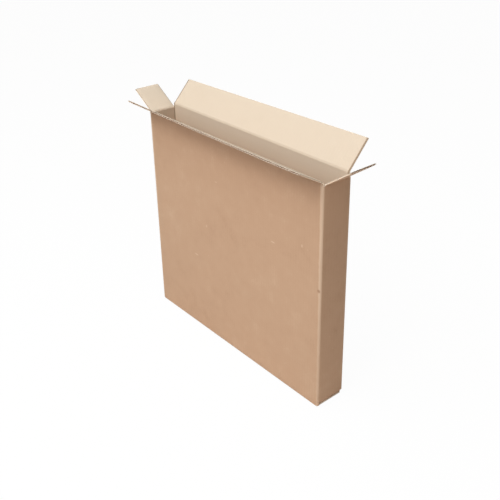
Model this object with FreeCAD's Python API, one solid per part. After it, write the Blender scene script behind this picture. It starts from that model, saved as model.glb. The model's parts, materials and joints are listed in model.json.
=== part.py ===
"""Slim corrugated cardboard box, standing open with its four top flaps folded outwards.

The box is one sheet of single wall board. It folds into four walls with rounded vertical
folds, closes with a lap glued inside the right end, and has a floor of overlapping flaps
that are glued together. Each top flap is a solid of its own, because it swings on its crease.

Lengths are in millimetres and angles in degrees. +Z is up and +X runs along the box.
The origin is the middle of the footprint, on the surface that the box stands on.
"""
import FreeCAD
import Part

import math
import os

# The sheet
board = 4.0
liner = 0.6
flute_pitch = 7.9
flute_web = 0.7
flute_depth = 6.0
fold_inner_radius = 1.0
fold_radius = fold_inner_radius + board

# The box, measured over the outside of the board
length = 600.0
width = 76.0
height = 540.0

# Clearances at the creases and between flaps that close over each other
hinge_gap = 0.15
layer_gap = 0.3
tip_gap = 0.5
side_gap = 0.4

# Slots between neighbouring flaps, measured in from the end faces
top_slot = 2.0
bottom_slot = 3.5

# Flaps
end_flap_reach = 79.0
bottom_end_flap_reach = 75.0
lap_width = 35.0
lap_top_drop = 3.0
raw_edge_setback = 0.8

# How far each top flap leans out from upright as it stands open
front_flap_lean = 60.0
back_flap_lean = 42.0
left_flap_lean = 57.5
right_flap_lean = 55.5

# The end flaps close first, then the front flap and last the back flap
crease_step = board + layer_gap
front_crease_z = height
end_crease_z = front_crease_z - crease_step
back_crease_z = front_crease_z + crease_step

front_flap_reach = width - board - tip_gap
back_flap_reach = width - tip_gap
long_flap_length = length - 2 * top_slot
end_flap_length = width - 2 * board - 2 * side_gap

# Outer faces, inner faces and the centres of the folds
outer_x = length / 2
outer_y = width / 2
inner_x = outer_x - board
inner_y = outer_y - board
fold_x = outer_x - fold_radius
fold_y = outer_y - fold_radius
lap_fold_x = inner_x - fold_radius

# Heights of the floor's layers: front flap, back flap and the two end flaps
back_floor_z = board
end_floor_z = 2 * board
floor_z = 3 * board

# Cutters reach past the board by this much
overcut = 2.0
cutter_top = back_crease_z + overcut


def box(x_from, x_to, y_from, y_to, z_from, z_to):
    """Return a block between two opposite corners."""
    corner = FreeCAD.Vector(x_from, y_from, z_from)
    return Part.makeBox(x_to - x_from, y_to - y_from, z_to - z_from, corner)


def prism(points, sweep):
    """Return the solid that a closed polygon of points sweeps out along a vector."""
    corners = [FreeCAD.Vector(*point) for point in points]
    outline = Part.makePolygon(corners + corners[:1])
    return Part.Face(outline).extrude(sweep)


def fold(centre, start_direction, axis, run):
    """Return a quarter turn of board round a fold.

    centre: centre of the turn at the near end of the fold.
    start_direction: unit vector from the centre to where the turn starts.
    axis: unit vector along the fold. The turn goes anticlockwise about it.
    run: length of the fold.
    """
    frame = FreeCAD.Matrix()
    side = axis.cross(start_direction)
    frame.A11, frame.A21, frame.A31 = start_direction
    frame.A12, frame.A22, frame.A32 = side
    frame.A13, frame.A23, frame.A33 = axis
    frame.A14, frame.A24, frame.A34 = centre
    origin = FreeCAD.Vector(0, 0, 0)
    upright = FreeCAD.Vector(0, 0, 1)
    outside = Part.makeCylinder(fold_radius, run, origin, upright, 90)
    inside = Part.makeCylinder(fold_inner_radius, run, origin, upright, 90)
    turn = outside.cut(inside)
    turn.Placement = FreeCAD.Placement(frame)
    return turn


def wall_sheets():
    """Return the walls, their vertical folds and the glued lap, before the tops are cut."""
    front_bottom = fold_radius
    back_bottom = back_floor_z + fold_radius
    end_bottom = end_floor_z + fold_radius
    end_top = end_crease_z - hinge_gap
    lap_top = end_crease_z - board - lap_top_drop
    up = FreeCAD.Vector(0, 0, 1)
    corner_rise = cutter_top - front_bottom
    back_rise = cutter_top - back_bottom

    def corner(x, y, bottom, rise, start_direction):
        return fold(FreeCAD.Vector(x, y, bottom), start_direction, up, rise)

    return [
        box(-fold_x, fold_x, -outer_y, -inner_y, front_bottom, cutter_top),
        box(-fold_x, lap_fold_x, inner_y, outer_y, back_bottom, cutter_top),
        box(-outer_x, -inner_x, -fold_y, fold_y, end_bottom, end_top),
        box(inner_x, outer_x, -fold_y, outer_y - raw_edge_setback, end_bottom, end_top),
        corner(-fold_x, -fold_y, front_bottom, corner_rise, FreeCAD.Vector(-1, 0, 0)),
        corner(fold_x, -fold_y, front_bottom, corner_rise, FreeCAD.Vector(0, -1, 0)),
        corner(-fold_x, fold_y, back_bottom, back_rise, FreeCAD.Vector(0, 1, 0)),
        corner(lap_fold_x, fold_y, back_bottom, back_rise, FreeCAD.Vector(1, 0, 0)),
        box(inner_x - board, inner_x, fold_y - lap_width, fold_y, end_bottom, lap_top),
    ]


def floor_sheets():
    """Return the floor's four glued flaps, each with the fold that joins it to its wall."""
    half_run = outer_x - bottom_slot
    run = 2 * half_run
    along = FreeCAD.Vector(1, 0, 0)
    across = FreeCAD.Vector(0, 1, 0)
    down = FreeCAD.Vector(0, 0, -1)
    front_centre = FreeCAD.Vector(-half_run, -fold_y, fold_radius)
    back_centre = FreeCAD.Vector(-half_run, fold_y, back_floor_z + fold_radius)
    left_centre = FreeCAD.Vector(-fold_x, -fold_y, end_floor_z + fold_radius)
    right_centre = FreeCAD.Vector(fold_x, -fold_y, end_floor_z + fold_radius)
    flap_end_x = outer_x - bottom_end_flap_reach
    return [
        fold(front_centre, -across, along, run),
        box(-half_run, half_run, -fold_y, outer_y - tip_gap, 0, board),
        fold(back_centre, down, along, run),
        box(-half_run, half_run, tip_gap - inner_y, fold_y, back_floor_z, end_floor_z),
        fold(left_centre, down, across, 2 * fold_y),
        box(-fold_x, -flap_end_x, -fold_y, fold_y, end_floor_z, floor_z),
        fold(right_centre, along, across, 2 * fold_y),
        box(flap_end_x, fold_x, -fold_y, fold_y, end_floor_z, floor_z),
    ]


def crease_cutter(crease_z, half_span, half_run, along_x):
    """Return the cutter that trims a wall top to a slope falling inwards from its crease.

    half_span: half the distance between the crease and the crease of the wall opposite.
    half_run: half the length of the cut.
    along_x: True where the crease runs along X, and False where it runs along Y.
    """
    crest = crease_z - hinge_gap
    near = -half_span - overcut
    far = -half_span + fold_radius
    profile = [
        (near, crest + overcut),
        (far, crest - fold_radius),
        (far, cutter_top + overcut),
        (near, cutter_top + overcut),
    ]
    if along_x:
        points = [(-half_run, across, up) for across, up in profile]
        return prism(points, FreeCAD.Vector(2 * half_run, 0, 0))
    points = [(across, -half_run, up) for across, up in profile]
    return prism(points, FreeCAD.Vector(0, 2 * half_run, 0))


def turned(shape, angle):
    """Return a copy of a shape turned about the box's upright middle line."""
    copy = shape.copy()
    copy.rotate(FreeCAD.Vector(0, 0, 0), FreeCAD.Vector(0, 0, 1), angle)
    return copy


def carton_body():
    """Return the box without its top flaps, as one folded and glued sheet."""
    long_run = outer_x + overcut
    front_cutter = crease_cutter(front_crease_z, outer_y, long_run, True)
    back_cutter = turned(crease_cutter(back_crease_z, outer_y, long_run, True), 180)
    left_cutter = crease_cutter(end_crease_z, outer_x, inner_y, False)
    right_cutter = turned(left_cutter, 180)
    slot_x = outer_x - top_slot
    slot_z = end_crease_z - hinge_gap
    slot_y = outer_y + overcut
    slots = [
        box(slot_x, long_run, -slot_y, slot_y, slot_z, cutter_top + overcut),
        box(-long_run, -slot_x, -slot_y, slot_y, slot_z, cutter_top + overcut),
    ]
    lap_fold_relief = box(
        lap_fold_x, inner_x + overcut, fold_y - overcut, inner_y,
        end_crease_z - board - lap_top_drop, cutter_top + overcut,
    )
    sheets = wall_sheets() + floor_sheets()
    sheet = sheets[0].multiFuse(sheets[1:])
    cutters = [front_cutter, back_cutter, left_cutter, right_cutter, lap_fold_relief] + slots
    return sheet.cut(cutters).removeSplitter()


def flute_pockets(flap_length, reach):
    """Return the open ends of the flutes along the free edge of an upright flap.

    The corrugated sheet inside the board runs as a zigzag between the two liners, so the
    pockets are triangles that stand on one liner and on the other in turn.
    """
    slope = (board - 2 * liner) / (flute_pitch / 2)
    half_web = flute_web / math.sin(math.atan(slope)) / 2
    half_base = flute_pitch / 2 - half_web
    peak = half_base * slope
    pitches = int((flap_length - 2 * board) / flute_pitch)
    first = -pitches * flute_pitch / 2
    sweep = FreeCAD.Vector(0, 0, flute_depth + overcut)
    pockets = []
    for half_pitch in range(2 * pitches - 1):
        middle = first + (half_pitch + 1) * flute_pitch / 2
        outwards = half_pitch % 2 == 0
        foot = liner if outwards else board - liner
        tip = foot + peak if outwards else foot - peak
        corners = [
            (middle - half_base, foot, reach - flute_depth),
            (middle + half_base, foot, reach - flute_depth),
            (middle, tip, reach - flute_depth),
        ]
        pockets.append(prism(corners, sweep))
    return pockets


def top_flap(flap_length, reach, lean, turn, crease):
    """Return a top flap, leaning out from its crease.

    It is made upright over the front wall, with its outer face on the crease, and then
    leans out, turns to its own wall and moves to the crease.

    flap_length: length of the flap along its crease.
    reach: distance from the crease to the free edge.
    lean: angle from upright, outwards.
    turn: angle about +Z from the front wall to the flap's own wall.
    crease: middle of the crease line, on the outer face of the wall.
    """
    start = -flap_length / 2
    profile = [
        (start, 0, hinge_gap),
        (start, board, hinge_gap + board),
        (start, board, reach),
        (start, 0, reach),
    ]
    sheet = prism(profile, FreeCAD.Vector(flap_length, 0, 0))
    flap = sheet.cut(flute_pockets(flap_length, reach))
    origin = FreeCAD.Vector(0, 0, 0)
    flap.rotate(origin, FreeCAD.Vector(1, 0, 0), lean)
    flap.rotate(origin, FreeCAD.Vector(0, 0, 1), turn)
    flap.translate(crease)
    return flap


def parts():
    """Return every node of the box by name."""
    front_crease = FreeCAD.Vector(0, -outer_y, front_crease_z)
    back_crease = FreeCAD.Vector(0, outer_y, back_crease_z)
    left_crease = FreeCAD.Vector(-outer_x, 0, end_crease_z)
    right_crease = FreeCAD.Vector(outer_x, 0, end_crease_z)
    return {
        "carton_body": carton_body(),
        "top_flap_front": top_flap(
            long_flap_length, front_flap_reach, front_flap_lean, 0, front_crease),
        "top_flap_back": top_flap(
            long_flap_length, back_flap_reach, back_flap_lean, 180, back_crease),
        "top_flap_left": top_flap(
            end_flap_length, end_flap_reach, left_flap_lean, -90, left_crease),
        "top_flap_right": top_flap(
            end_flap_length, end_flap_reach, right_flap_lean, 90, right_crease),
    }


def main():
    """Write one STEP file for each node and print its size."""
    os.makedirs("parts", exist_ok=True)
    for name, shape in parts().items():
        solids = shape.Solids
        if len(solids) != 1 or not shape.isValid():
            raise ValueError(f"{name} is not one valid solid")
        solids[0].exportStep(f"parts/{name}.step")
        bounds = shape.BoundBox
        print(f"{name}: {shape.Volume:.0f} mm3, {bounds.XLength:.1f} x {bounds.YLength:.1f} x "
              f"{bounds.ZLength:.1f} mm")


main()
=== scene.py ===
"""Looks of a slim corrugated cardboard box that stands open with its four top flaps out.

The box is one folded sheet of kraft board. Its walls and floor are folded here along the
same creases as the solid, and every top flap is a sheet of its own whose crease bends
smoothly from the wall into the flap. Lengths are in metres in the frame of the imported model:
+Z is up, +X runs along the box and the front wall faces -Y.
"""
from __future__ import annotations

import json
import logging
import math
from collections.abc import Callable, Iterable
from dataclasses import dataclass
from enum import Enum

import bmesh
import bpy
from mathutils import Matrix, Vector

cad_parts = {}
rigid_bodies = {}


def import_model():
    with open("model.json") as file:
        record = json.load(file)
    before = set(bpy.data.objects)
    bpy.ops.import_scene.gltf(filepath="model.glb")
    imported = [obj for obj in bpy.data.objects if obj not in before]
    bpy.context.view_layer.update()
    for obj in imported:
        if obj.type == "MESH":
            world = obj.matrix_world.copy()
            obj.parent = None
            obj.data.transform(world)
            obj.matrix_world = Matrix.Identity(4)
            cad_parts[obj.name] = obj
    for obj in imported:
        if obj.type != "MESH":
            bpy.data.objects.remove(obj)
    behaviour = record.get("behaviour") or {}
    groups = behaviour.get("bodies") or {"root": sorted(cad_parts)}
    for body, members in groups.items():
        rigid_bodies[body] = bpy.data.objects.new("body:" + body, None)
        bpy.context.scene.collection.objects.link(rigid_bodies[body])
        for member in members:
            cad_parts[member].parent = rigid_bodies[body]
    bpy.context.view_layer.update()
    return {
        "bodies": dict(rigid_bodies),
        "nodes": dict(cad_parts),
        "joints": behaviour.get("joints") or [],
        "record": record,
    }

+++

> [YOUR OBJECTIVE] Only the lines from the line with "right_crease = FreeCAD.Vector(outer_x, 0, end_crease_z)" to the line with "obj.parent = None", inclusive, are to be printed, exactly as they appear.

> [ANSWER IN FULL]
    right_crease = FreeCAD.Vector(outer_x, 0, end_crease_z)
    return {
        "carton_body": carton_body(),
        "top_flap_front": top_flap(
            long_flap_length, front_flap_reach, front_flap_lean, 0, front_crease),
        "top_flap_back": top_flap(
            long_flap_length, back_flap_reach, back_flap_lean, 180, back_crease),
        "top_flap_left": top_flap(
            end_flap_length, end_flap_reach, left_flap_lean, -90, left_crease),
        "top_flap_right": top_flap(
            end_flap_length, end_flap_reach, right_flap_lean, 90, right_crease),
    }


def main():
    """Write one STEP file for each node and print its size."""
    os.makedirs("parts", exist_ok=True)
    for name, shape in parts().items():
        solids = shape.Solids
        if len(solids) != 1 or not shape.isValid():
            raise ValueError(f"{name} is not one valid solid")
        solids[0].exportStep(f"parts/{name}.step")
        bounds = shape.BoundBox
        print(f"{name}: {shape.Volume:.0f} mm3, {bounds.XLength:.1f} x {bounds.YLength:.1f} x "
              f"{bounds.ZLength:.1f} mm")


main()
=== scene.py ===
"""Looks of a slim corrugated cardboard box that stands open with its four top flaps out.

The box is one folded sheet of kraft board. Its walls and floor are folded here along the
same creases as the solid, and every top flap is a sheet of its own whose crease bends
smoothly from the wall into the flap. Lengths are in metres in the frame of the imported model:
+Z is up, +X runs along the box and the front wall faces -Y.
"""
from __future__ import annotations

import json
import logging
import math
from collections.abc import Callable, Iterable
from dataclasses import dataclass
from enum import Enum

import bmesh
import bpy
from mathutils import Matrix, Vector

cad_parts = {}
rigid_bodies = {}


def import_model():
    with open("model.json") as file:
        record = json.load(file)
    before = set(bpy.data.objects)
    bpy.ops.import_scene.gltf(filepath="model.glb")
    imported = [obj for obj in bpy.data.objects if obj not in before]
    bpy.context.view_layer.update()
    for obj in imported:
        if obj.type == "MESH":
            world = obj.matrix_world.copy()
            obj.parent = None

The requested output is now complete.